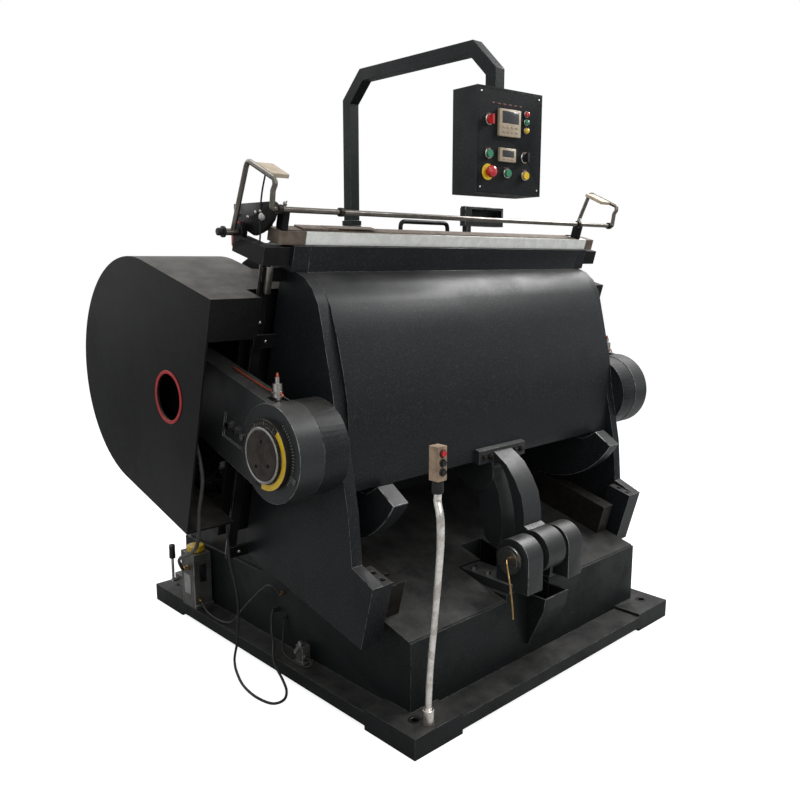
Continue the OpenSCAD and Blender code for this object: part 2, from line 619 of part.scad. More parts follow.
// open belt run round two pulleys in the Y-Z plane, r1 at p1 and r2 at p2
module belt_loop(p1, r1, p2, r2) {
    d = norm(p2 - p1);
    b = atan2(p2[1] - p1[1], p2[0] - p1[0]);
    g = acos((r2 - r1) / d);
    n = 24;
    polygon(concat([for (k = [0:n]) p2 + r2 * [cos(b + 180 - g - k * (360 - 2 * g) / n),
        sin(b + 180 - g - k * (360 - 2 * g) / n)]],
        [for (k = [0:n]) p1 + r1 * [cos(b + 180 + g - k * 2 * g / n), sin(b + 180 + g - k * 2 * g / n)]]));
}
clutch_yz = [py(clutch_c[0], clutch_c[1]), pz(clutch_c[0], clutch_c[1])];
belt_in = groove_d - 0.8;
module drive_belt() color(dark) for (x = grooves) along_x(belt_x0 + x + 2, belt_x0 + x + 14) difference() {
    belt_loop([motor_y, motor_z], pulley_r - 1, clutch_yz, flywheel_r - 1);
    belt_loop([motor_y, motor_z], pulley_r - belt_in, clutch_yz, flywheel_r - belt_in);
}

// ---------- control arm ----------
mast_x = -50;
mast_y = 300;
mast_foot = 1340;
arm_h = arm_s / 2;
spigot_r = 18;
module mast() color(charcoal) {
    difference() {
        union() {
            box3([mast_x - arm_h, mast_y - arm_h, mast_foot],
                [mast_x + arm_h, mast_y + arm_h, swivel_z - face_gap]);
            box3([mast_x - 70, mast_y - 70, mast_foot], [mast_x + 70, mast_y + 70, mast_foot + 12]);
            box3([mast_x - arm_h - 6, mast_y - arm_h - 6, swivel_z - 36],
                [mast_x + arm_h + 6, mast_y + arm_h + 6, swivel_z - face_gap]);
        }
        translate([mast_x, mast_y, swivel_z - 60]) cylinder(h = 70, r = spigot_r + run_fit);
    }
}
arm_front = -530;
bend = 100;
drop_z = 2222;
module arm_outline(d) polygon([[mast_y + d, swivel_z], [mast_y + d, beam_z - bend + d * 0.41],
    [mast_y - bend + d * 0.41, beam_z + d],
    [arm_front + bend - d * 0.41, beam_z + d], [arm_front - d, beam_z - bend + d * 0.41],
        [arm_front - d, drop_z],
    [arm_front + d, drop_z], [arm_front + d, beam_z - bend - d * 0.41],
        [arm_front + bend + d * 0.41, beam_z - d],
    [mast_y - bend - d * 0.41, beam_z - d], [mast_y - d, beam_z - bend - d * 0.41], [mast_y - d, swivel_z]]);
module gooseneck() color(charcoal) difference() {
    union() {
        along_x(mast_x - arm_h, mast_x + arm_h) arm_outline(arm_h);
        translate([mast_x, mast_y, swivel_z - 56]) cylinder(h = 60, r = spigot_r);
        box3([mast_x - arm_h - 6, mast_y - arm_h - 6, swivel_z], [mast_x + arm_h + 6, mast_y + arm_h + 6,
            swivel_z + 20]);
    }
    translate([mast_x, arm_front, drop_z - 1]) cylinder(h = 50, r = spigot_r + run_fit);
}
box_top = 2214;
box_turn = -5;
box_x = mast_x + 20;
module box_frame() translate([mast_x, arm_front, 0]) rotate([0, 0, box_turn]) children();
module control_box() color(charcoal) box_frame() {
    difference() {
        box3([box_x - mast_x - box_w / 2, -box_d / 2, box_top - box_h],
            [box_x - mast_x + box_w / 2, box_d / 2, box_top]);
        for (c = controls) translate([c[0] + box_x - mast_x, -box_d / 2 - 1, box_top - c[1]])
            rotate([-90, 0, 0])
            cylinder(h = 42, r = c[2] + run_fit);
    }
    cylinder_at(0, 0, box_top - e, drop_z - face_gap, 34);
    cylinder_at(0, 0, drop_z - 2, drop_z + 44, spigot_r);
}
module cylinder_at(x, y, z0, z1, r) translate([x, y, z0]) cylinder(h = z1 - z0, r = r);
// controls on the panel: place across from its middle, depth below its top, stem radius
controls = [[-111, 115, 8], [76, 236, 8], [-113, 298, 11], [-113, 234, 8], [-17, 298, 8], [78, 301, 8]];
module on_panel(k) box_frame()
    translate([controls[k][0] + box_x - mast_x, -box_d / 2, box_top - controls[k][1]]) rotate([90, 0, 0])
        children();
module cap(k, r, h, gap) on_panel(k) {
    translate([0, 0, -26]) cylinder(h = 26 + gap + 1, r = controls[k][2]);
    translate([0, 0, gap]) cylinder(h = h, r = r);
}
module panel_fixtures() color(beige) box_frame() {
    for (q = [[-69, 72, 111, 96], [-64, 209, 84, 49]])
        box3([box_x - mast_x + q[0], -box_d / 2 - 14, box_top - q[1] - q[3]],
        [box_x - mast_x + q[0] + q[2], -box_d / 2, box_top - q[1]]);
    for (z = [79, 108, 138]) translate([box_x - mast_x + 80, -box_d / 2, box_top - z]) rotate([90, 0, 0])
        cylinder(h = 16, r = 12);
}
module stop_button() color([0.75, 0.1, 0.08]) cap(2, 21, 24, 12);
module knob(k) color(dark) {
    cap(k, 15, 12, 1.5);
    on_panel(k) translate([-5, -17, 12]) cube([10, 34, 13]);
}
module selector_upper() knob(0);
module selector_lower() knob(1);
module button_green_left() color([0.1, 0.55, 0.2]) cap(3, 14, 9, 6);
module button_green_mid() color([0.1, 0.55, 0.2]) cap(4, 14, 9, 6);
module button_yellow() color([0.85, 0.7, 0.1]) cap(5, 14, 9, 6);
// a window frame on a leg that stands on the sloping back edge of a bed rib
bracket_x = [300, 565];
bracket_y = [-75, -45];
bracket_z = [1752, 1839];
leg_x = [312, 340];
rib_fall = (1480 - rib_top) / (620 - bed_v - bed_t - 30);
function rib_back_v(y) = (y + sl * (rib_top - rib_fall * (bed_v + bed_t + 30))) / (cl - sl * rib_fall);
function rib_back_z(y) = let (v = rib_back_v(y)) pz(v, rib_top + rib_fall * (v - bed_v - bed_t - 30))
    + face_gap;
module rear_bracket() color(charcoal) {
    difference() {
        box3([bracket_x[0], bracket_y[0], bracket_z[0]], [bracket_x[1], bracket_y[1], bracket_z[1]]);
        box3([bracket_x[0] + 42, bracket_y[0] - 1, bracket_z[0] + 34],
            [bracket_x[1] - 10, bracket_y[1] + 1, bracket_z[1] - 12]);
    }
    along_x(leg_x[0], leg_x[1]) polygon([[bracket_y[0], rib_back_z(bracket_y[0])],
        [bracket_y[1], rib_back_z(bracket_y[1])],
        [bracket_y[1], bracket_z[0] + 1], [bracket_y[0], bracket_z[0] + 1]]);
}

// ---------- pendant ----------
pend_foot = [-702, -846, flange_top + 12];
pend = [-858, -1031, 956];
pend_path = [pend_foot + [0, 0, 0.5], pend_foot + [0, 0, 63], [-709, -860, 277], [-754, -920, 469],
    [-811, -990, 655], [-851, -1037, 787], [-860, -1044, 870],
    pend - [0, 0, 40], pend - [0, 0, 20], pend];
module pendant_tube() color(steel) {
    tube(smooth(pend_path, 4), 12, 12);
    cylinder_at(pend_foot[0], pend_foot[1], pend_foot[2] + 0.2, pend_foot[2] + 53, 20);
}
module pendant_box() color(beige) translate(pend) difference() {
    union() {
        cylinder_at(0, 0, 0.1, 26, 16);
        box3([-18, -18, 25], [18, 18, 126]);
    }
    for (z = pend_buttons) translate([0, -19, z]) rotate([-90, 0, 0]) cylinder(h = 14, r = 5 + run_fit);
}
pend_buttons = [106, 79, 52];
module pendant_button(k, c) color(c) translate(pend + [0, -18, pend_buttons[k]]) rotate([90, 0, 0]) {
    translate([0, 0, -10]) cylinder(h = 13, r = 5);
    translate([0, 0, 2.5]) cylinder(h = 6, r = 9);
}
module pendant_button_red() pendant_button(0, [0.75, 0.1, 0.08]);
module pendant_button_up() pendant_button(1, dark);
module pendant_button_down() pendant_button(2, dark);

// ---------- oil pump and limit switch ----------
pump_at = [-752, 572, flange_top];
lever_y = 110;
module oil_pump() color([0.55, 0.56, 0.55]) translate(pump_at) difference() {
    union() {
        box3([-46, -56, 14], [40, 56, 250]);
        box3([-46, -60, 0], [46, 60, 15]);
        box3([-40, 55, 70], [30, lever_y + 22, 120]);
    }
    translate([-3, 0, 225]) cylinder(h = 30, r = 24 + run_fit);
    rod_x(-47, 40, 9 + run_fit, lever_y, 95);
}
module pump_lever() color(steel) translate(pump_at) {
    rod_x(-66, 36, 9, lever_y, 95);
    translate([-60, lever_y, 95]) cylinder(h = 110, r = 6);
    translate([-60, lever_y, 200]) cylinder(h = 62, r = 13);
}
module pump_cap() color([0.9, 0.72, 0.1]) translate(pump_at) {
    translate([-3, 0, 227]) cylinder(h = 24, r = 24);
    translate([-3, 0, 250.5]) cylinder(h = 26, r = 37);
}
switch_at = [-735, -196, flange_top];
module limit_switch() color(steel) translate(switch_at) difference() {
    union() {
        box3([-26, -30, 0], [26, 30, 6]);
        box3([-18, -22, 5], [18, 22, 70]);
        translate([-8, -30, 30]) rotate([-90, 0, 0]) cylinder(h = 10, r = 8);
    }
    rod_x(-19, 2, 6 + run_fit, 0, 52);
}
module switch_lever() color(steel) translate(switch_at) {
    rod_x(-34, 0, 6, 0, 52);
    translate([-34, 0, 52]) rotate([40, 0, 0]) {
        box3([-6, -6, -4], [0, 6, 66]);
        rod_x(-12, 6, 11, 0, 66);
    }
}

// ---------- hoses and cables ----------
hose_r = 7;
hose_upper = [[-1116.5, -60, 985], [-1111, -60, 985], [-1105, -60, 984], [-1094, -85, 970],
    [-1094, -122, 850], [-1096, -95, 735],
    [-1096, -85, 650], [-1085, -40, 575], [-1030, 120, 490], [-960, 310, 410], [-880, 490, 320],
        [-830, 556, 252],
    [-814, 560, 250], [-806, 560, 250], [-798.4, 560, 250]];
hose_lower = [[-775, 515.6, 105], [-775, 510, 105], [-775, 503, 104], [-778, 475, 88], [-785, 420, 74],
    [-785, 330, 71], [-775, 250, 90], [-760, 180, 170],
    [-750, 100, 250], [-742, 30, 308], [-732, -10, 310], [-718, -22, 284],
    [-710, -22, 282], [-700.4, -22, 282]];
module oil_hoses() color([0.45, 0.46, 0.46]) {
    tube(smooth(hose_upper, 4), hose_r, 8);
    tube(smooth(hose_lower, 3), 4, 8);
}
lead = [[-743, -226.2, 95], [-745, -255, 96], [-752, -270, 85], [-765, -250, 72], [-770, -190, 71],
    [-760, -110, 71],
    [-735, -60, 80], [-715, -40, 130], [-706, -40, 180], [-700.2, -40, 186]];
module switch_lead() color(dark) tube(smooth(lead, 3), 3.5, 8);
cable_r = 5;
floor_route = [[-700.5, 20, 200], [-712, 20, 200], [-730, 14, 190], [-748, -5, 135], [-765, -40, 95],
    [-800, -90, 82],
    [-822, -130, 60], [-828, -190, 20], [-850, -245, 5], [-895, -290, 5], [-940, -280, 5], [-957, -200, 5],
    [-945, -95, 5], [-905, 15, 5], [-872, 80, 8], [-870, 78, 40], [-880, 40, 120], [-898, -5, 280],
        [-915, -18, 380],
    [-936, -20, 470], [-938, -14, 560], [-938, -12, 622], [-938, -14.5, 631.5], [-938, -17, 641]];
module floor_cable() color(dark)
    tube([for (q = smooth(floor_route, 4)) [q[0], q[1], max(q[2], cable_r)]], cable_r, 8);
sensor_route = [[-935, -328.4, 1885.4], [-935, -318, 1862], [-934, -300, 1820], [-932, -286, 1770],
    [-931, -277, 1680],
    [-931, -272, 1658.2]];
module sensor_lead() color(dark) tube(smooth(sensor_route, 4), 3, 8);

base_frame();
rocker_rails();
drip_pocket();
pillow_blocks();
bridle_studs();
bridle_oil_pipe();
bed_frame();
die_chase();
gear_stubs();
gear_cover_left();
gear_cover_right();
view_rings();
platen_shell();
platen_cheeks();
platen_rockers();
trunnion_pins();
top_strip();
strip_ends();
cutting_plate();
bridle();
side_posts();
bar_brackets();
safety_bar();
bar_sensors();
link_arms();
link_oilers();
pressure_dial_left();
pressure_dial_right();
bull_gears();
countershaft();
clutch_shaft();
flywheel();
motor();
motor_pulley();
drive_belt();
mast();
gooseneck();
control_box();
panel_fixtures();
stop_button();
selector_upper();
selector_lower();
button_green_left();
button_green_mid();
button_yellow();
rear_bracket();
pendant_tube();
pendant_box();
pendant_button_red();
pendant_button_up();
pendant_button_down();
oil_pump();
pump_lever();
pump_cap();
limit_switch();
switch_lever();
oil_hoses();
switch_lead();
floor_cable();
sensor_lead();
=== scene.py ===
"""Finishes and fine detail for a platen die cutting press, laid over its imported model.

Sizes are in millimetres until they reach Blender, which works in metres. X runs across the press,
+Y from the operator's side to the back and +Z up. The press itself leans, and leaned() turns its
own (x, v, w) places into the machine's frame.
"""

import json
import logging
import math
from dataclasses import dataclass, replace
from enum import Enum
from typing import Callable, Iterable, Mapping, Sequence

import bpy
from mathutils import Matrix, Vector

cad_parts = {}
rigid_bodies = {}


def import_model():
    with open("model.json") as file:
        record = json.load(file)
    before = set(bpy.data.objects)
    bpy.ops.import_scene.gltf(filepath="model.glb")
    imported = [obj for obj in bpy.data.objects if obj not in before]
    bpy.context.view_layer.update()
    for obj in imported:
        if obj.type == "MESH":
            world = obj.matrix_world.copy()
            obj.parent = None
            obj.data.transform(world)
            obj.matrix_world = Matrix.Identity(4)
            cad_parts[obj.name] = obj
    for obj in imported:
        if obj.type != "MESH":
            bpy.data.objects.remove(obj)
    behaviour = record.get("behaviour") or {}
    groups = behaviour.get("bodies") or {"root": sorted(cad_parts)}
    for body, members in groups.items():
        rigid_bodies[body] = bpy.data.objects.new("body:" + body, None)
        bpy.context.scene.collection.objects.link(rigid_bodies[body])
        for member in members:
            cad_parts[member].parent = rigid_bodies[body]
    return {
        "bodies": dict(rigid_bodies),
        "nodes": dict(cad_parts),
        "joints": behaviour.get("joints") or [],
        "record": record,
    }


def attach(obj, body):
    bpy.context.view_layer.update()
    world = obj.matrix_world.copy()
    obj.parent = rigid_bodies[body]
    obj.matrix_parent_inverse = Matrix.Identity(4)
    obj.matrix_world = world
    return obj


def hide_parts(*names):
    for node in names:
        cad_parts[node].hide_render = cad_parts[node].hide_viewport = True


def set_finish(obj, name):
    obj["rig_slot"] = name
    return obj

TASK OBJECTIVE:
Extract only the lines from the line with "base_frame();" through the line with "before = set(bpy.data.objects)", keeping both end lines exactly as they are.

TASK SOLUTION:
base_frame();
rocker_rails();
drip_pocket();
pillow_blocks();
bridle_studs();
bridle_oil_pipe();
bed_frame();
die_chase();
gear_stubs();
gear_cover_left();
gear_cover_right();
view_rings();
platen_shell();
platen_cheeks();
platen_rockers();
trunnion_pins();
top_strip();
strip_ends();
cutting_plate();
bridle();
side_posts();
bar_brackets();
safety_bar();
bar_sensors();
link_arms();
link_oilers();
pressure_dial_left();
pressure_dial_right();
bull_gears();
countershaft();
clutch_shaft();
flywheel();
motor();
motor_pulley();
drive_belt();
mast();
gooseneck();
control_box();
panel_fixtures();
stop_button();
selector_upper();
selector_lower();
button_green_left();
button_green_mid();
button_yellow();
rear_bracket();
pendant_tube();
pendant_box();
pendant_button_red();
pendant_button_up();
pendant_button_down();
oil_pump();
pump_lever();
pump_cap();
limit_switch();
switch_lever();
oil_hoses();
switch_lead();
floor_cable();
sensor_lead();
=== scene.py ===
"""Finishes and fine detail for a platen die cutting press, laid over its imported model.

Sizes are in millimetres until they reach Blender, which works in metres. X runs across the press,
+Y from the operator's side to the back and +Z up. The press itself leans, and leaned() turns its
own (x, v, w) places into the machine's frame.
"""

import json
import logging
import math
from dataclasses import dataclass, replace
from enum import Enum
from typing import Callable, Iterable, Mapping, Sequence

import bpy
from mathutils import Matrix, Vector

cad_parts = {}
rigid_bodies = {}


def import_model():
    with open("model.json") as file:
        record = json.load(file)
    before = set(bpy.data.objects)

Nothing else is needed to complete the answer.